An important question that we need to ask ourselves is, “Is it possible to worship God in a service on Sunday morning without music?” I think that Harold Best answers that question excellently when he says,
…it is erroneous to assume that the arts, and especially music, are to be depended on to lead to worship or that they are aids to worship or tools for worship. If we think this way, we fuel two untruths at once. The first is that worship is something that can start and stop, and worse, that music or some other artistic or human device bears the responsibility for doing the starting or the facilitating. The second is related to the first: music and the arts have a kind of power in themselves that can be falsely related to or equated with Spirit power, so much so that the presence of God seems all the more guaranteed and the worshiper sees the union of artistic power and Spirit power as normal, even anticipated. This thinking lies behind comments of this kind: The Lord seemed so near during worship time.” “Your music really helped me worship.” And to the contrary: “I could not worship because of the music.” These comments, however innocently spoken, are dangerous, even pagan…If we are not careful, music will be added to the list of sacraments and perhaps with some Christians become another kind of transubstantiation, turned into the Lord’s presence. Then the music, not the Holy Spirit, becomes the paraclete and advocate. God is reduced to god and music is raised to Music…[ii]
The only thing that is keeping us from worshiping God on a Sunday morning (or any morning, for that matter) is us. Jesus Christ is present in our worship service based on the simple fact that we have gathered together on a Sunday morning to worship Him, His Father, and His Spirit. God is not waiting for us to play the right bridge before He reveals Himself. This assumes that worshiping God depends on us initiating the experience, when, in reality, worship is about responding to God’s invitation to worship. Cherry says, “We may have falsely assumed that we initiate services of worship, that we are responsible to generate our corporate encounters with the living God. But that would be an error in thinking…It was God who called Moses and the elders of Israel to the mountain where he established the covenant with Israel. It was God who acted first on the day of Pentecost…”[iii]
When we label music as a barrier to us worshiping God, we are no longer worshiping God—we are worshiping music. When we find ourselves complaining more about how the music made us feel than what the music praised God for, we are more concerned with ourselves than honoring our God. When we wish the worship team would play our song so that we can worship, we are essentially asserting that we want to give God the praise He is infinitely due only after we feel good about doing it. Worshiping God through music has become less about giving God glory that He is due and more about singing about God in a way that makes us feel good.

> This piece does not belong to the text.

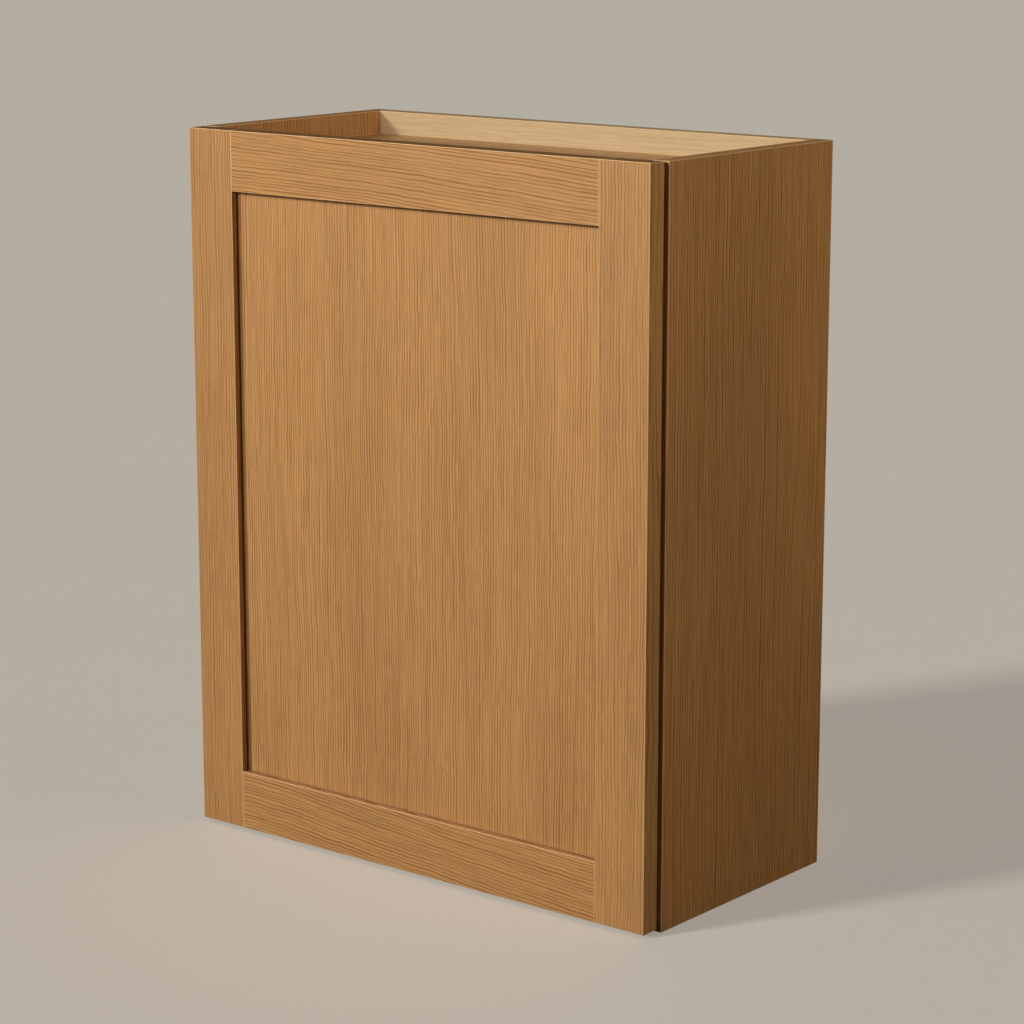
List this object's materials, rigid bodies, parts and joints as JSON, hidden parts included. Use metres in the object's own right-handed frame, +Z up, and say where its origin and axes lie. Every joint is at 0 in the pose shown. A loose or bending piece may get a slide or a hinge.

It is not wrong to sing a song we like to God, but it is wrong to say we cannot worship when that song or songs like it are not sung. We connect to certain forms of music more than other forms—it’s just the reality of each human having preferences. It’s time that we decide to praise God even if the music we like is not played—because God is present and waiting for us to connect with Him. It’s time to put away our worship menus and focus on the Chef. It’s time we make music a secondary concern and worshiping a primary concern. It’s time that we worship.
Jared M. Webb, Assistant Pastor
[i] http://www.pewforum.org/2016/08/23/choosing-a-new-church-or-house-of-worship/
[ii] Harold M. Best, Unceasing Worship: Biblical Perspectives on Worship and the Arts, (Downers Grove, Illinois: InterVarsity Press, 2003), 119. Emphasis found in original reading.
[iii] Constance M. Cherry, The Worship Architect: A Blueprint for Designing Culturally Relevant and Biblically Faithful Services, (Grand Rapids, Michigan: Baker Academic, 2010), 4. Emphasis found in original reading.